Indians have probably had enough of fake Versaces and Chanels. Now, they feel like getting into something that is not just Indian, but informal, interesting, funny and different.

Let us take a look at a few of Tantra’s popular creations. One of them has a picture of Ganesh and a caption that tugs at your heart: 50% Human. 50% Elephant. 100% Cute. Another tee has a Rajput prince asking, “Your palace or mine?” A third t-shirt has a couple in a Kamasutra pose claiming, “It is good for your back”.

Apart from Tantra and its mantra, the tee has now caught the fancy of even well known designers. New Delhi-based Ritu Kumar is styling some fabulous stuff. This season will see a variation of the classic T-shirt. It will no longer be a single piece, but two outfits worn one on top of the other. The inner one will cling to your body and have a round neck. The outer one will be somewhat baggy with a V-neck and a draped silhouette. Kumar’s tees will have embroidery or crochet with mohair sleeves and woollen collars, and can be worn with a skirt or a pair of jeans.

Designer Delna Poonawalla also uses elaborate embroidery on the T-shirt to convert it into a dressy party wear. Some of her tee collections have been inspired by the Rolling Stones with their renowned tongue logo. Samita Bangargi’s T-shirts have a big exclamation mark embroidered on them, and this is her signature. Goa’s Wendell Rodricks has naughty words on his tees: Laid and Paid or Rent. And these appear across the chest. Curiously, these are for men, but women have been picking these T-shirts by their dozens.

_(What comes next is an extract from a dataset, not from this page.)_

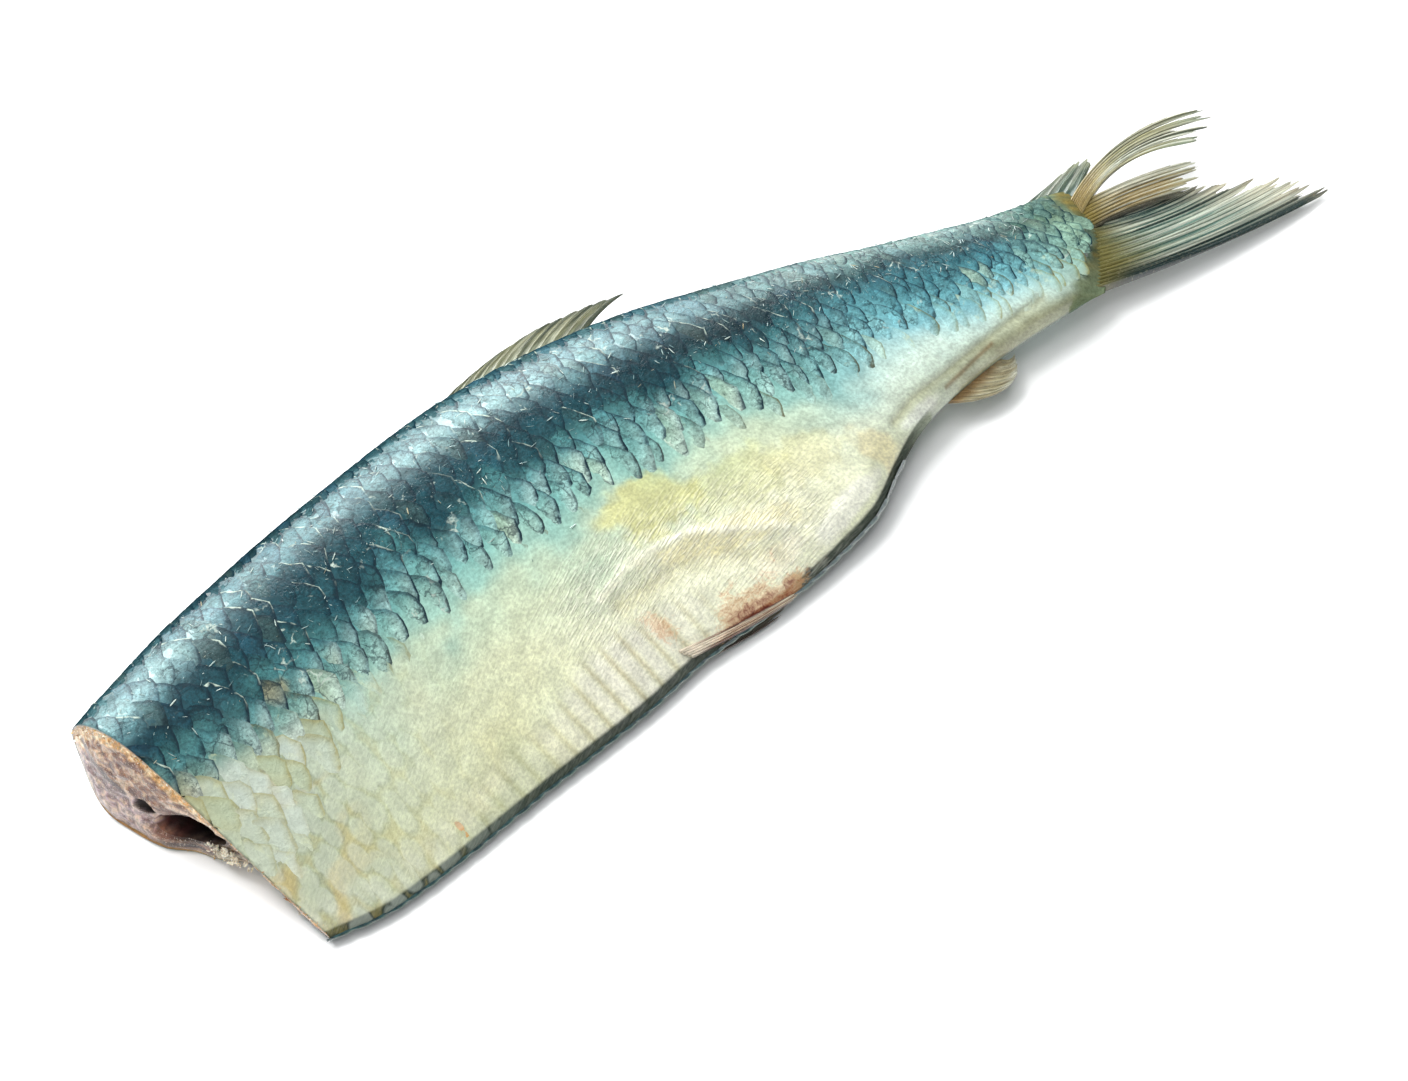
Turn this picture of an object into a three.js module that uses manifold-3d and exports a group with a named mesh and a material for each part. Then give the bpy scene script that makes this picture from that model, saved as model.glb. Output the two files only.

And, then, tees come in different lengths and a mind-boggling variety of fabrics, and these can transport you from morning to night. But, unlike the late Hollywood star, Marlon Brando, who shocked the world by dressing in just a tee and pair of trousers, we are yet to see any radical move by either men or women. Maybe, girls will stun some day by pulling on a tee and walking out without trousers.